On Thursday 25 May 2006 22:14, Martin J. Bligh wrote:
> > 20:35 mason:/etc # rpm -qf `which hostname`
> > net-tools-1.60-37
> > 21:00 mason:/etc # hostname -v
> > gethostname()=`mason'
> > mason
> > 21:00 mason:/etc # hostname --fqdn
> > mason
> > 21:00 mason:/etc # domainname
> > (none)
> > 21:00 mason:/etc # dnsdomainname
> >
> >
> > Runs Aurora Linux 2.0.
>
> Ubuntu does this too:
>
> mbligh@flay:~$ hostname
> flay
> mbligh@flay:~$ hostname --fqdn
> localhost.localdomain
I think it's as Lennart suggested. From the man page for /etc/hosts ("man
hosts"), it seems to suggest that the format should be:
IP_address canonical_hostname aliases
On Ubuntu and approximately on my system, it's doing:
127.0.0.1 localhost.localdomain <alias>
But the manpage suggests that "alias" might contain "localhost". On our
machines it contains the "name" we assigned the machine.

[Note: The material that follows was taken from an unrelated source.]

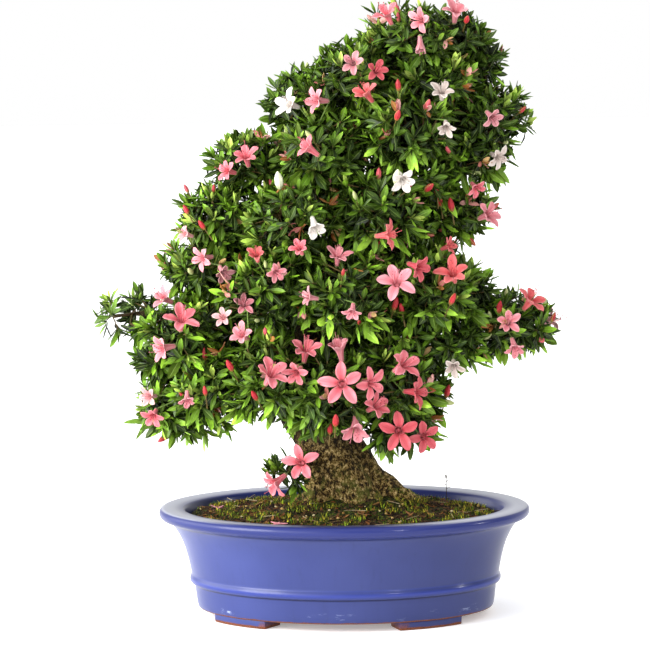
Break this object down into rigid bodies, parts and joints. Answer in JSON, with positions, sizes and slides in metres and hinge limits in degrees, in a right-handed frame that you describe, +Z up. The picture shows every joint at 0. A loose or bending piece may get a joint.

So, I think my hosts is screwed (because I don't have the .localdomain bit),
but I think Ubuntu is correct, and using the FQDN is not actually as
intuitive as you might think.
For identification purposes, an "alias" is probably more useful (in general)
than the FQDN, because the FQDN may well be something meaningless like
localhost.localdomain, which is "fully qualified" but isn't a _unique_
machine name, and thus not really a valid domain in a network context.
(The 'hostname' utility from net-tools is using the "canonical hostname"
from /etc/hosts as the value for the FQDN, but gethostname() for the regular
hostname.)
--
Cheers,
Alistair.
Third year Computer Science undergraduate.
1F2 55 South Clerk Street, Edinburgh, UK.